For a scientific investigation to be credible the results must be reproducible. The reports we produce are written in R markdown and contain all the code required to reproduce the results presented. This also means it can be re-run with new data as long as it is of the same format. A clear and concise description of the investigation from start to finish will be provided to ensure that justification and context is given for all decisions and actions.
If the result is of the required accuracy we will deploy a model API enabling customers to start utilizing it immediately.
There is always a risk however that the data does not contain the required variables to create predictions with sufficient confidence for use. In these cases, and after the exploratory analysis phase there may be other questions that would be beneficial to investigate. This is also a useful result, enabling us to suggest additional data to collect that may allow a more accurate result should the process be repeated later.
Following delivery we are able to provide a number of support services to ensure that maximum value is extracted from the model on an on-going basis. These include:
- Monitoring performance and accuracy against the observed, actual values over a period of time. Should there be discrepancies between these values arise, these can be used to identify the need for alterations to the model.
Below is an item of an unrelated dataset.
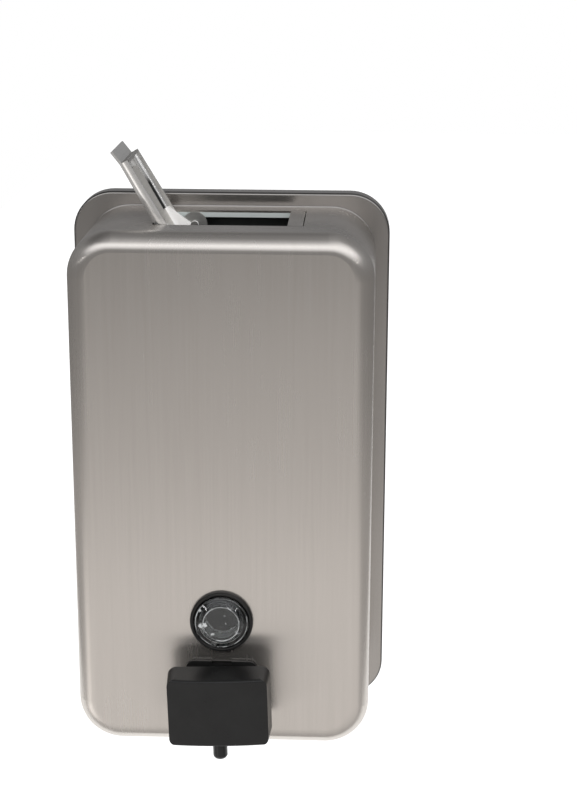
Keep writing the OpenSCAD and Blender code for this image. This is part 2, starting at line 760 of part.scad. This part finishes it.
module pickup_elbow() {
    y0 = cyl_y - nipple_len;                // end of the nipple on the inlet cap
    z0 = valve_z - elbow_bend - elbow_drop; // open end near the tank floor
    difference() {
        union() {
            out_axis(valve_z) tube(elbow_r, nipple_r + fit, y0, cyl_y - cap_t - 1);
            translate([0, -y0, valve_z - elbow_bend]) rotate([90, 0, 90])
                rotate_extrude(angle = 90) translate([elbow_bend, 0]) difference() {
                    circle(r = elbow_r);
                    circle(r = elbow_bore);
                }
            translate([0, -y0 + elbow_bend, z0]) difference() {
                cylinder(r = elbow_r, h = elbow_drop);
                translate([0, 0, -1]) cylinder(r = elbow_bore, h = elbow_drop + 2);
            }
        }
        // slot that keeps the inlet open near the tank floor
        translate([-elbow_r - 1, -y0 + elbow_bend - slot_w / 2, z0 - 1])
            cube([2 * elbow_r + 2, slot_w, slot_h + 1]);
    }
}

// ---------------------------------------------------------------- button and piston

// turns what rides on the stem about the valve axis
module turned() translate([0, 0, valve_z]) rotate([0, -btn_turn, 0]) translate([0, 0, -valve_z])
    children();

// rounded block that widens towards its back
module flared() {
    a = btn_w / 2 - btn_r;
    b = btn_h / 2 - btn_r;
    d = btn_depth - btn_sag;
    g = btn_flare * btn_depth / d;          // growth carried on to the crown of the face
    k = g - btn_flare;
    out_axis(valve_z) translate([0, 0, btn_back]) {
        for (x = [-a, a], y = [-b, b]) translate([x, y])
            cylinder(r1 = btn_r + btn_flare + btn_swell, r2 = btn_r - k + btn_swell, h = btn_depth);
        translate([-a, 0, 0]) rotate([90, 0, 90]) linear_extrude(2 * a)
            polygon([[-b - btn_r - btn_flare, 0], [b + btn_r + btn_flare, 0],
                [b + btn_r - k, btn_depth], [-b - btn_r + k, btn_depth]]);
        translate([0, b, 0]) rotate([90, 0, 0]) linear_extrude(2 * b)
            polygon([[-a - btn_r - btn_flare, 0], [a + btn_r + btn_flare, 0],
                [a + btn_r - k, btn_depth], [-a - btn_r + k, btn_depth]]);
    }
}

// a point on the rounding along the top (s = 1) or bottom (s = -1) of the crowned face
function face_edge(s, t) = [btn_crown - btn_edge * (1 - cos(t)),
    s * (btn_h / 2 - btn_edge * (1 - sin(t)))];

// the same with its face crowned about an upright axis and rounded along the top and bottom
module crowned() intersection() {
    a = asin(0.6 * btn_w / btn_crown);
    d = 1.5 * btn_depth;
    e = btn_edge;
    back = btn_h / 2 + (d - e) * tan(btn_ease);
    flared();
    translate([0, btn_crown - btn_front, valve_z]) rotate(-90 - a)
        rotate_extrude(angle = 2 * a, $fn = 900)
        polygon(concat([[btn_crown - d, -back]],
            [for (t = [90 - btn_ease : -btn_ease : 0]) face_edge(-1, t)],
            [for (t = [0 : btn_ease : 90 - btn_ease]) face_edge(1, t)], [[btn_crown - d, back]]));
}

module push_button() turned() difference() {
    union() {
        difference() {
            crowned();
            out_axis(valve_z) translate([0, 0, btn_back - 1])
                linear_extrude(btn_depth - btn_sag - btn_wall + 1)
                    rrect(btn_w - 2 * btn_wall, btn_h - 2 * btn_wall, btn_r - btn_wall);
        }
        out_axis(valve_z) tube(boss_r, 0, boss_y, btn_front - btn_sag - btn_wall / 2);
        // boss round the spout
        translate([0, -spout_y, btn_bottom + btn_wall / 4])
            cylinder(r = spout_r + spout_wall, h = spout_top - btn_bottom);
    }
    out_axis(valve_z) {
        translate([0, 0, boss_y - 1]) cylinder(r = stem_r + fit, h = 1 + socket + plate_t);
        translate([0, 0, boss_y]) cylinder(r = chamber_r, h = boss_len - chamber_wall);
    }
    translate([0, -spout_y, spout_top - 1]) cylinder(r = spout_bore, h = spout_seat + 1);
    translate([0, -spout_y, btn_bottom - 1])
        cylinder(r = spout_r + fit, h = spout_top - btn_bottom + 1);
}

module spout() turned() translate([0, -spout_y, 0]) difference() {
    union() {
        translate([0, 0, spout_tip + tip_h]) cylinder(r = spout_r, h = spout_top - spout_tip - tip_h);
        translate([0, 0, spout_tip]) cylinder(r1 = spout_r - tip_in, r2 = spout_r, h = tip_h);
    }
    translate([0, 0, spout_tip - 1]) cylinder(r = spout_bore, h = spout_top - spout_tip + 2);
}

module outlet_valve() out_axis(valve_z) translate([0, 0, stem_y])
    one_way(stem_r - 2 * fit, outlet_nose);

module plunger() out_axis(valve_z) difference() {
    union() {
        tube(stem_r, 0, seal_y, stem_y);
        tube(bore_r - head_gap, 0, head_y - head_t, head_y);
        tube(stem_r + seal_seat, 0, seal_y, head_y);
    }
    translate([0, 0, seal_y - 1]) cylinder(r = passage_r, h = stem_y - seal_y + 2);
}

module cup_seal() out_axis(valve_z) rotate_extrude() {
    r0 = stem_r + seal_seat + fit;
    r1 = bore_r - fit;
    y1 = head_y - head_t;
    translate([r0, seal_y + lip_t]) square([lip_t, seal_len - lip_t]);
    translate([r0, y1 - web_t]) square([r1 - r0, web_t]);
    translate([r1 - lip_t, seal_y]) square([lip_t, seal_len]);
}

module return_spring() {
    rc = (recess_r + stem_r) / 2 - 0.1;
    len = boss_y - seat_y;
    pitch = (len - 2 * wire_r) / coils;
    n = 5;
    half = 360 * wire_r / pitch;
    // slice of a round wire that climbs as it turns
    function rim(i, s) = let (a = half * i / n, h = wire_r * sqrt(max(0, 1 - pow(i / n, 2))))
        (rc + s * h) * [cos(a), sin(a)];
    slice = concat([for (i = [-n : n]) rim(i, 1)], [for (i = [n - 1 : -1 : -n + 1]) rim(i, -1)]);
    out_axis(valve_z) translate([0, 0, seat_y])
        linear_extrude(len, twist = -360 * len / pitch, slices = 96, $fn = 10) polygon(slice);
}

// ---------------------------------------------------------------- colours and drawing

steel = [0.66, 0.65, 0.63];
bright = [0.78, 0.78, 0.78];
black = [0.13, 0.13, 0.13];
clear = [0.75, 0.78, 0.8];
milky = [0.86, 0.87, 0.88];

color(steel) body_shell();
color(bright) wall_flange();
color(steel) back_plate();
color(steel) hanger();
color(steel) wall_bracket();
color(steel) filler_frame();
color(steel) hinge_bracket();
color(steel) end_plate();
color(bright) lid();
color(bright) lid_liner();
color(bright) hinge_rivets();
color(clear) window_lens();
color(black) window_gasket();
color(milky) window_nut();
color(black) valve_body();
color(black) valve_gasket();
color(black) valve_washer();
color(milky) valve_nut();
color(milky) inlet_cap();
color(milky) inlet_valve();
color(milky) pickup_elbow();
color(black) push_button();
color(black) spout();
color(milky) outlet_valve();
color(milky) plunger();
color(black) cup_seal();
color(bright) return_spring();
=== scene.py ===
import json
import math
import bpy
import bmesh
from mathutils import Vector, Matrix

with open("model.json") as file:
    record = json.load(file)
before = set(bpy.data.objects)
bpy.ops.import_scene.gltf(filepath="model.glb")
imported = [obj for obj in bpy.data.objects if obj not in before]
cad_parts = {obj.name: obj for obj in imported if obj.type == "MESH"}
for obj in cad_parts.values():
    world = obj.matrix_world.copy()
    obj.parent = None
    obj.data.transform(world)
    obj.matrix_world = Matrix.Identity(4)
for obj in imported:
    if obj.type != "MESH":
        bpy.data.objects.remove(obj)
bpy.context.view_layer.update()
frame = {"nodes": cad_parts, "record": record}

MM = 0.001

# ------------------------------------------------------------------ camera
AZIMUTH, ELEVATION, ROLL = (math.radians(a) for a in (2.56, 16.05, 0.17))
EYE = Vector((52.0, -677.7, 214.9)) * MM
FOCAL_IN_HEIGHTS = 1789.0 / 800.0  # focal length as a share of the picture's height
SENSOR = 36.0

back = Vector((math.sin(AZIMUTH) * math.cos(ELEVATION),
               -math.cos(AZIMUTH) * math.cos(ELEVATION),
               math.sin(ELEVATION)))
level_right = (-back).cross(Vector((0, 0, 1))).normalized()
level_up = level_right.cross(-back)
right = level_right * math.cos(ROLL) + level_up * math.sin(ROLL)
up = level_up * math.cos(ROLL) - level_right * math.sin(ROLL)
lens = bpy.data.cameras.new("camera")
lens.sensor_fit = "AUTO"
lens.sensor_width = SENSOR
lens.lens = FOCAL_IN_HEIGHTS * SENSOR
lens.clip_start = 0.01
lens.clip_end = 50.0
camera = bpy.data.objects.new("camera", lens)
bpy.context.scene.collection.objects.link(camera)
camera.matrix_world = Matrix.Translation(EYE) @ Matrix((right, up, back)).transposed().to_4x4()
bpy.context.scene.camera = camera
bpy.context.scene.view_settings.view_transform = "Standard"


# ------------------------------------------------------------------ node helpers
def put(nt, socket, value):
    """Link an output to an input socket, or write a constant into it."""
    if isinstance(value, bpy.types.NodeSocket):
        nt.links.new(value, socket)
    elif socket.type == "RGBA":
        socket.default_value = (*value, 1)
    else:
        socket.default_value = value


def node(nt, kind, inputs=None, **props):
    """New node: its properties come first, because they decide which sockets it shows."""
    n = nt.nodes.new(kind)
    for name, value in props.items():
        setattr(n, name, value)
    for key, value in (inputs or {}).items():
        put(nt, n.inputs[key], value)
    return n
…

- Exploring specific exceptions to the model. There may be cases in which the model consistently performs poorly. Instances like these may not have existed in the training set and the model could be re-trained accordingly. If they were in the training set these could be weighted differently to ensure a better accuracy, or could be represented by a separate model.
- Updates to the model to reflect discrepancies identified through monitoring, changes of circumstance, or the availability of new data.
- Many problems are time dependent and so model performance is expected to degrade, requiring retraining on more up to date data.